The smart money says that Utley will at least need copious amounts of time off during the season and that a trip or two to the disabled list will become the norm over the next couple of seasons in Philadelphia. It also goes without saying that Utley's defense will become a situation where the spirit is willing, but his knees are weak and he won't be able to make a lot of the defensive plays that he's been able to make in the past.
In walks Freddy Galvis, who can give Utley increased time off by taking over defensively late in games. In walks Freddy Galvis, who can get his feet wet in the majors with spurts of playing time that would further increase Utley's time off and would cover him when he takes those DL trips. In walks Freddy Galvis to a situation where the Phillies can pick their spots with him to put him in positions to succeed. He could garner more at-bats and playing time covering for Rollins when he needs a day off. After all, Rollins is aging and hasn't been a stranger in the trainer's room over the past couple of seasons.
The bad news about Galvis has always been his offense, but at some point, it looks like any critics are going to have to drop that argument. Galvis hit a combined .278 between Double-A Reading and Triple-A Lehigh Valley last season and is continuing to make his case this spring. Not only is Galvis hitting .364 this spring, but he's doing the little things that the Phillies are emphasizing they want their hitters to do; take advantage of hitter's counts, move runners and overall just put together good, productive at-bats.
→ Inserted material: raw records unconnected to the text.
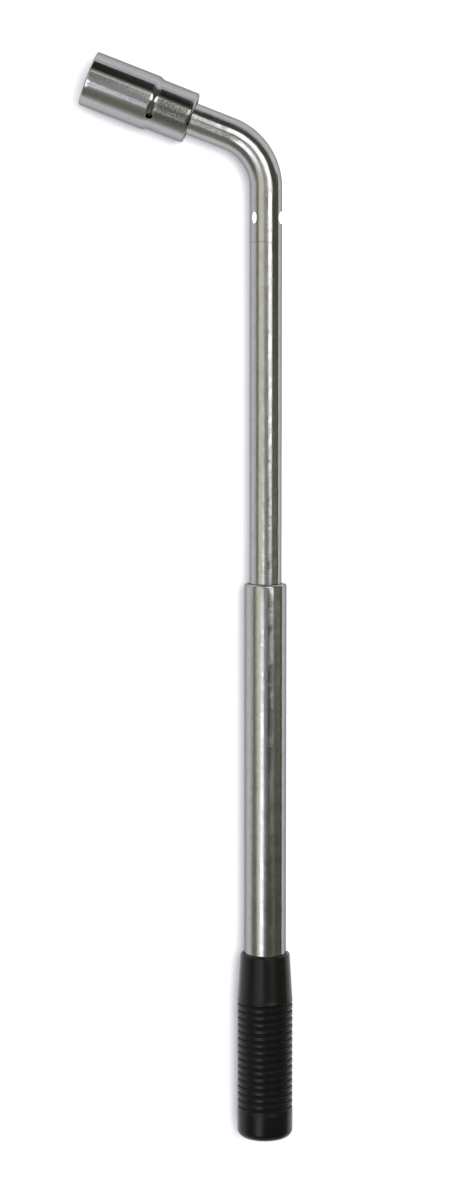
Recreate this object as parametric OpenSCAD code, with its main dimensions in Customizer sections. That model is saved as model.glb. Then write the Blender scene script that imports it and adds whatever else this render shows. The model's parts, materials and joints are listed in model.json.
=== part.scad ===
// Telescopic L-shaped lug wrench, shown pulled out to its full length.
// The socket's mouth is at the origin, the handle lies along -Y, and both
// centre lines lie in the XY plane, as the wrench lies flat on its side.

/* [Layout] */
// Lift of the socket arm above square to the handle, in degrees
arm_lift = 21.25; // [10:0.25:35]
// From the socket's mouth to the corner where the centre lines cross
arm_len = 91.2; // [88:0.1:120]
// Radius of the bend, on the bar's centre line
bend_r = 27.4; // [24:0.1:32]
// How far the handle closes up
travel = 173; // [120:0.5:173]

/* [Bar] */
// Diameter of the round bar
bar_d = 15.6; // [15:0.1:15.8]
// From the corner to the bar's inner end, along the handle
bar_end = 279.5; // [279.5:0.5:285]
// Across the flats of the square drive
drive_af = 12.65; // [12.5:0.05:12.7]
// Across the rounded corners of the square drive
drive_corner_d = 16.4; // [15.6:0.1:16.6]
// Length of the square drive
drive_len = 13.5; // [12:0.5:15]
// From the corner to the middle of the stop ears
ears_at = 33.2; // [33:0.1:33.2]
// Length of a stop ear along the bar
ear_len = 5.8; // [4:0.1:5.8]
// Width of a stop ear
ear_w = 3; // [2:0.1:4]
// How far an ear stands out of the bar
ear_rise = 0.9; // [0.6:0.1:1.2]

/* [Socket] */
// Overall length of the double-ended socket
socket_len = 52.8; // [50:0.1:56]
// Outer diameter of the large end
large_d = 26.8; // [26:0.1:28]
// Length of the large end, up to the shoulder
large_len = 31.7; // [31:0.1:32]
// Outer diameter of the small end
small_d = 24.8; // [24:0.1:25.4]
// Length of the rounded shoulder between them
shoulder_len = 3.4; // [3:0.1:4]
// Across the flats of the large hexagon
large_af = 19.2; // [19.1:0.05:19.4]
// Depth of the large hexagon
large_deep = 23; // [20:0.5:25]
// Across the flats of the small hexagon
small_af = 17.2; // [17.1:0.05:17.4]
// Where the web with the square hole ends
web_end = 40.8; // [40:0.1:42]
// Across the flats of the square hole
square_af = 12.85; // [12.8:0.05:13]
// From the socket's mouth to the detent hole
detent_at = 34.1; // [33.5:0.1:34.5]
// Diameter of the detent hole
detent_d = 3.2; // [2.6:0.1:3.4]
// Turn of the drive's flats and detent about the socket's axis, in degrees
detent_turn = 32; // [0:1:90]

/* [Tube] */
// Outer diameter of the tube
tube_d = 20.6; // [20.4:0.1:21]
// Inner diameter of the tube
tube_bore = 16.8; // [16.8:0.1:17]
// From the corner to the tube's mouth, pulled out
tube_mouth = 209.5; // [209.5:0.1:215]
// Length of the tube
tube_len = 273.2; // [265:0.1:273.2]
// Length of the rolled-in lip that bears on the bar
lip_len = 3; // [2:0.5:5]

/* [Grip] */
// Length of the grip
grip_len = 92.7; // [86:0.1:94]
// Diameter of the grip at its mouth
grip_mouth_d = 24.4; // [24:0.1:25.5]
// Diameter of the ribs' crests
rib_d = 27.3; // [26.5:0.1:27.4]
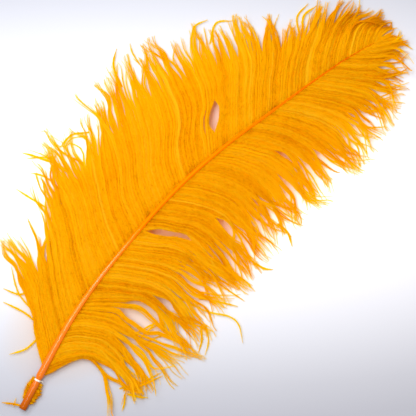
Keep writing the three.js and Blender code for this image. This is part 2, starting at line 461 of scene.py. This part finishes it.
def dyed_ostrich_barbs():
    """Keratin barbs soaked in an orange acid dye: matt, soft, and bright where light comes through.

    Each barb took the dye a little differently, and whole patches are a shade deeper.
    """
    material, tree = new_material("dyed_ostrich_barbs")
    # barb_tint also carries painted shade: the barbs' outer parts are darker towards the tip.
    tint = add_node(tree, "ShaderNodeAttribute", attribute_name="barb_tint")
    place = add_node(tree, "ShaderNodeTexCoord").outputs["Object"]
    patches = add_node(
        tree, "ShaderNodeTexNoise", [("Vector", place)],
        Scale=1 / (DYE_PATCH * MM), Detail=7, Roughness=0.85,
    )
    both = add_node(
        tree, "ShaderNodeMath", [(0, patches.outputs["Fac"]), (1, tint.outputs["Fac"])],
        operation="ADD",
    )
    shade = add_node(
        tree, "ShaderNodeMath", [(0, both.outputs[0])], values=[(1, 0.5)], operation="MULTIPLY",
    )
    colour = add_node(
        tree, "ShaderNodeValToRGB", [("Fac", shade.outputs[0])],
        [(0.0, "#b46a00"), (0.24, "#f2aa00"), (0.42, "#ffd000"), (0.58, "#ffd80a"),
         (0.8, "#ffe22c")],
    ).outputs["Color"]
    surface = add_node(
        tree, "ShaderNodeBsdfPrincipled", [("Base Color", colour)], Roughness=0.62, IOR=KERATIN_IOR,
        Specular_IOR_Level=0.15, Specular_Tint=from_hex(SHINE_COLOUR),
    )
    through = add_node(tree, "ShaderNodeBsdfTranslucent", [("Color", colour)])
    mixed = add_node(
        tree, "ShaderNodeMixShader",
        [(1, surface.outputs["BSDF"]), (2, through.outputs["BSDF"])], Fac=LIGHT_THROUGH,
    )
    add_node(tree, "ShaderNodeOutputMaterial", [("Surface", mixed.outputs["Shader"])])
    return material


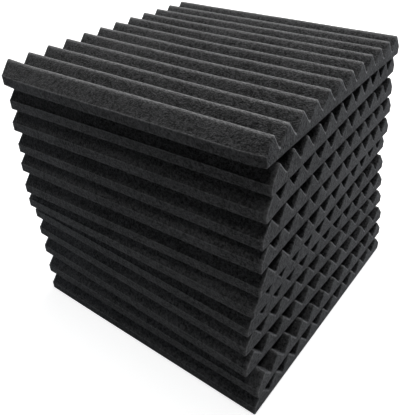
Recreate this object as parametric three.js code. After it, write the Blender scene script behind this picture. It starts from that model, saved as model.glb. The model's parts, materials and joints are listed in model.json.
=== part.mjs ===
// A pack of twelve wedge-profile acoustic foam panels, lying loose on one another as a square stack.
// Millimetres, +Z up. The ridges run along X and the wedge profile lies in the YZ plane.
// The origin is the centre of the lowest panel's flat back, which is the face the stack rests on.
import * as THREE from 'three';

// Driving dimensions of one panel
const panelCount = 12;
const ridgeCount = 12;
const ridgePitch = 25.4;      // crest to crest, so twelve ridges make a foot of width
const ridgeLength = 304.8;    // along the ridges
const panelThickness = 24.2;  // flat back to crest
const baseThickness = 10.5;   // flat back to the bottom of the grooves
const crestRadius = 0.9;      // soft foam keeps no knife edge along a ridge
const grooveRadius = 0.7;
const arcDivisions = 2;       // a crest, and each half of a groove, gets twice as many straight steps

// How the panels lie on one another
const restGap = 0.3;          // air between a row of crests and the flat back on them

// Where each panel has come to lie, lowest first. The shifts along and across the ridges are shares
// of the ridge pitch, and the turns about the vertical are in degrees.
const shiftAlongShares = [0, -0.055, -0.24, -0.38, -0.46, -0.38, -0.38, -0.35, -0.375, -0.415, -0.46, -0.45];
const shiftAcrossShares = [0, 0.08, 0.125, 0.195, 0.255, 0.11, 0.16, 0.165, 0.285, 0.31, 0.48, 0.305];
const turnDegrees = [-1.1, -0.8, -2.4, -2.3, -2.1, -0.3, 1.5, 0.8, 1.2, 1.5, 2.6, 1.2];

// Sizes worked out from the ones above
const panelWidth = ridgeCount * ridgePitch;
const ridgeHeight = panelThickness - baseThickness;
const layerHeight = panelThickness + restGap;

// The angle of a flank above the horizontal. A flank is the straight line that touches the round of
// a crest on one side and the round of the next groove on the other.
function flankAngle() {
  const run = ridgePitch / 2;
  const rise = ridgeHeight - crestRadius - grooveRadius;
  const centresApart = Math.hypot(run, rise);
  return Math.atan2(rise, run) + Math.asin((crestRadius + grooveRadius) / centresApart);
}

// The cut through a panel across its ridges: a flat back, an upright edge at each side, and the row
// of wedges. The sheet was cut to size along its grooves, so each edge meets half a groove.
function wedgeProfile() {
  const flank = flankAngle();
  const up = Math.PI / 2;
  const down = -Math.PI / 2;
  const crestCentre = panelThickness - crestRadius;
  const grooveCentre = baseThickness + grooveRadius;
  const firstCrest = (panelWidth - ridgePitch) / 2;
  const profile = new THREE.Shape();
  profile.moveTo(-panelWidth / 2, 0);
  profile.lineTo(panelWidth / 2, 0);
  for (let ridge = 0; ridge < ridgeCount; ridge += 1) {
    const crestY = firstCrest - ridge * ridgePitch;
    const grooveBefore = crestY + ridgePitch / 2;
    const grooveAfter = crestY - ridgePitch / 2;
    profile.absarc(grooveBefore, grooveCentre, grooveRadius, down, down - flank, true);
    profile.absarc(crestY, crestCentre, crestRadius, up - flank, up + flank, false);
    profile.absarc(grooveAfter, grooveCentre, grooveRadius, down + flank, down, true);
  }
  profile.closePath();
  return profile;
}

// One panel, with its flat back at height zero and its middle over the origin
function panelGeometry(profile) {
  const options = { depth: ridgeLength, bevelEnabled: false, curveSegments: arcDivisions };
  const geometry = new THREE.ExtrudeGeometry(profile, options);
  geometry.translate(0, 0, -ridgeLength / 2);
  geometry.rotateX(Math.PI / 2);
  geometry.rotateZ(Math.PI / 2);
  return geometry;
}

function foamMaterial() {
  return new THREE.MeshStandardMaterial({ color: '#3d3e41', roughness: 1, metalness: 0 });
}

const stack = new THREE.Group();
const profile = wedgeProfile();
for (let layer = 0; layer < panelCount; layer += 1) {
  const panel = new THREE.Mesh(panelGeometry(profile), foamMaterial());
  panel.name = `panel_${String(layer + 1).padStart(2, '0')}`;
  panel.position.x = shiftAlongShares[layer] * ridgePitch;
  panel.position.y = shiftAcrossShares[layer] * ridgePitch;
  panel.position.z = layer * layerHeight;
  panel.rotation.z = THREE.MathUtils.degToRad(turnDegrees[layer]);
  stack.add(panel);
}

export default stack;
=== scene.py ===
"""A square stack of twelve loose foam panels with wedge ridges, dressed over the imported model.

Lengths are in metres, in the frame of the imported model, apart from the tables that say millimetres.
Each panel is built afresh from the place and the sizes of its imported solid, as soft foam with rounded
edges and a little waviness."""

import json
import math

import bpy
import numpy as np
from mathutils import Matrix, Vector


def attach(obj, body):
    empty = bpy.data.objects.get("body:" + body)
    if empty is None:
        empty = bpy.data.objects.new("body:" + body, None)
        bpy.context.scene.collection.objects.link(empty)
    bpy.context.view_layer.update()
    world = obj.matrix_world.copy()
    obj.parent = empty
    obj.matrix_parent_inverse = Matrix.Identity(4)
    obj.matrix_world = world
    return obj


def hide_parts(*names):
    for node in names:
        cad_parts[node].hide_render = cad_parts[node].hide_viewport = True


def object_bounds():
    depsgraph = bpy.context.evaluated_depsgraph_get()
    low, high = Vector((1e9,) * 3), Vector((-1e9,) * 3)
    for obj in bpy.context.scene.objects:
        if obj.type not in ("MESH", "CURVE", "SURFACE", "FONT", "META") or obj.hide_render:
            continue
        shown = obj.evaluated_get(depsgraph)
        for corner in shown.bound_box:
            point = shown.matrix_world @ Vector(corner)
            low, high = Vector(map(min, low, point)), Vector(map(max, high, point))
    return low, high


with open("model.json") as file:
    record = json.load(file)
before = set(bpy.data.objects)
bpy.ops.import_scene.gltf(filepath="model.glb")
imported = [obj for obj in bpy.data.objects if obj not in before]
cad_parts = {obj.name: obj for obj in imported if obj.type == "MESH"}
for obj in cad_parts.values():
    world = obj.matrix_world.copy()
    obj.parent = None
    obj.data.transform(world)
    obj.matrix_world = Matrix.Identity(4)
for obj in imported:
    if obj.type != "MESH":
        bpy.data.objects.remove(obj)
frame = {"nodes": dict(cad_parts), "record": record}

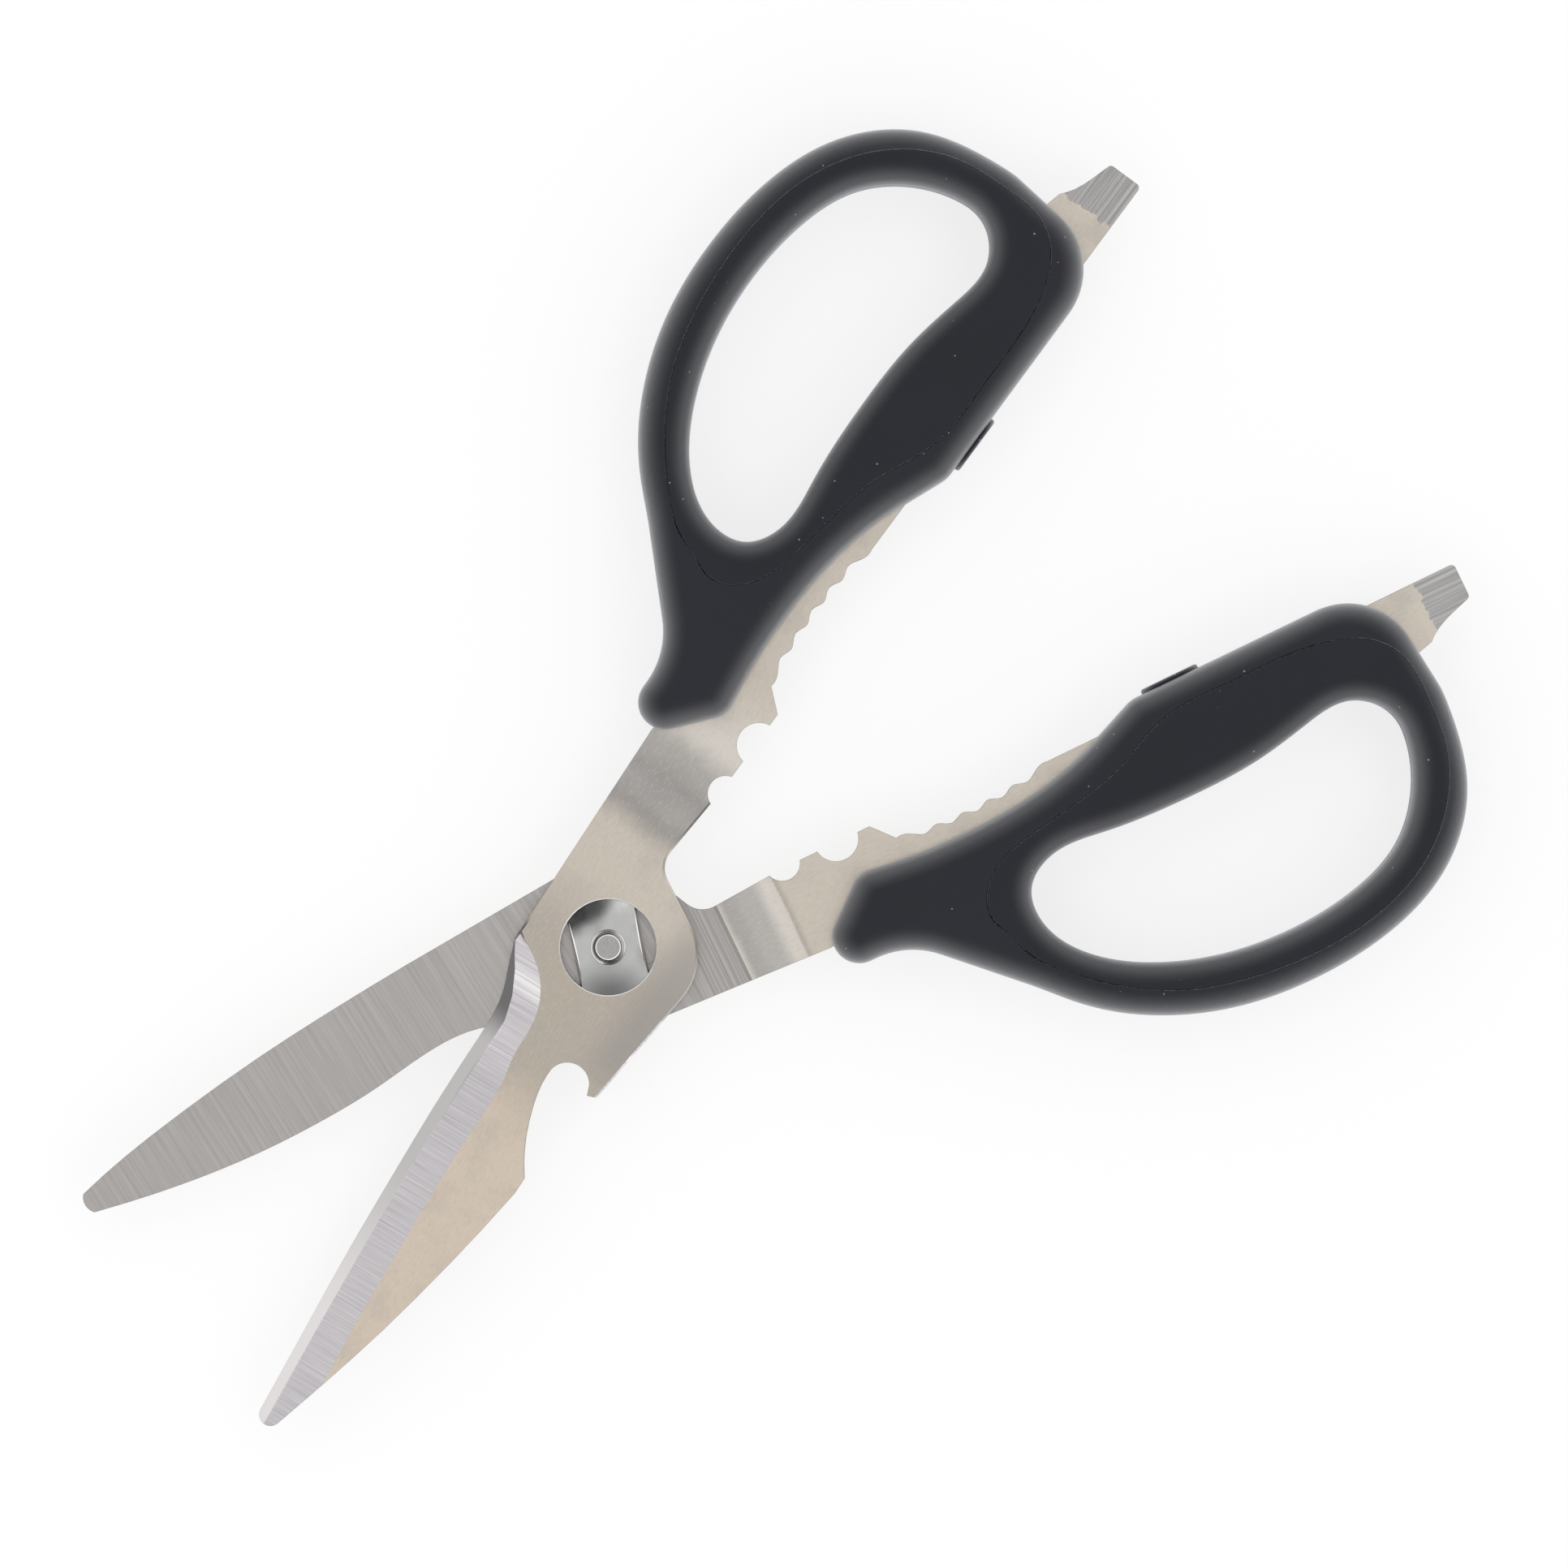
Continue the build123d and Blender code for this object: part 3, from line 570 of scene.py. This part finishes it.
def white_floor():
    """A plain white floor, just under the handles, that keeps the object's shadow."""
    mesh = bpy.data.meshes.new("floor")
    corners = [(-floor_half, -floor_half, floor_height), (floor_half, -floor_half, floor_height),
               (floor_half, floor_half, floor_height), (-floor_half, floor_half, floor_height)]
    mesh.from_pydata(corners, [], [(0, 1, 2, 3)])
    floor = bpy.data.objects.new("floor", mesh)
    bpy.context.scene.collection.objects.link(floor)
    material, graph = new_material("floor_white")
    matt = graph.add("ShaderNodeBsdfDiffuse", None, {"Color": floor_white})
    rays = graph.add("ShaderNodeLightPath").outputs
    seen = graph.math("MAXIMUM", rays["Is Camera Ray"], rays["Is Glossy Ray"])
    glow = graph.add("ShaderNodeEmission", None, {"Color": plain_white, "Strength": floor_own_light})
    both = graph.add("ShaderNodeMixShader", None, {0: graph.math("MULTIPLY", seen, floor_own_share),
                                                   1: matt.outputs[0], 2: glow.outputs[0]})
    graph.add("ShaderNodeOutputMaterial", None, {"Surface": both.outputs[0]})
    mesh.materials.append(material)


def soft_world():
    """A pale surround, a little brighter low down, with a few cards overhead for the metal to show."""
    world = bpy.data.worlds.new("studio")
    bpy.context.scene.world = world
    world.use_nodes = True
    graph = Graph(world.node_tree)
    towards = graph.add("ShaderNodeTexCoord").outputs["Generated"]
    height = graph.add("ShaderNodeSeparateXYZ", None, {0: towards}).outputs[2]
    level = graph.math("MULTIPLY_ADD", graph.step(height, *sky_band),
                       zenith_light - horizon_light, horizon_light)
    for up, right, middle, rim, strength in patches:
        spot = photo_up * up + photo_right * right
        spot.z = math.sqrt(1 - spot.length_squared)
        away = graph.add("ShaderNodeVectorMath", {"operation": "DISTANCE"}, {0: towards, 1: spot})
        patch = graph.step(away.outputs["Value"], rim, middle)
        level = graph.math("ADD", level, graph.math("MULTIPLY", patch, strength))
    level = graph.math("MAXIMUM", level, dimmest)
    shade = graph.add("ShaderNodeBackground", None, {"Color": plain_white, "Strength": level})
    graph.add("ShaderNodeOutputWorld", None, {"Surface": shade.outputs[0]})


def photo_camera():
    """A camera straight above the object, turned and framed as the photograph was."""
    camera = bpy.data.cameras.new("photo_camera")
    camera.sensor_width = sensor_width
    camera.lens = sensor_width * camera_distance / photo_width
    camera.clip_end = camera_reach
    holder = bpy.data.objects.new("photo_camera", camera)
    bpy.context.scene.collection.objects.link(holder)
    turn = Matrix((photo_right, photo_up, photo_right.cross(photo_up))).transposed()
    place = Matrix.Translation(photo_centre + Vector((0, 0, camera_distance)))
    holder.matrix_world = place @ turn.to_4x4()
    bpy.context.scene.camera = holder


dress_all()
white_floor()
soft_world()
photo_camera()
bpy.context.scene.view_settings.view_transform = "Standard"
Galvis may well need more minor league seasoning and it's likely that he won't open the season on the Phillies roster, unless Utley winds up on the DL and Galvis is going to be the everyday second baseman. The Phillies don't need to rush Galvis and some more opportunities at the Triple-A level could help him quiet those critics that believe he won't be able to hit in the majors. The fact though is that for some reason, Galvis has simply put it all together and is a different hitter than he was prior to last season. He admitted to going on a different training regimen prior to last season and he has always worked hard at improving his offense. Perhaps it's just the fact that this kid is still just that; a kid. He has had growing pains and likely will still have growing pains, but he is ever so close to being ready to play in the majors that it's not a stretch to put together an argument that he may well deserve to make the club this season. That will only happen though if the Phillies feel that they can find him enough at-bats filling in at the middle infield positions to make his inclusion on the Phillies roster worthwhile. If he's not going to get steady, consistent playing time, another season at Triple-A isn't such a bad thing.
Bottom line is this. Galvis is showing that he can play defensively at either middle infield position and the Phillies have two aging, and often hurting, middle infielders. The offense will be there and Freddy Galvis is right on the cusp of being a major leaguer thanks to his defensive skills that first got him noticed and are now providing him with versatility to make him even more important to the Phillies franchise.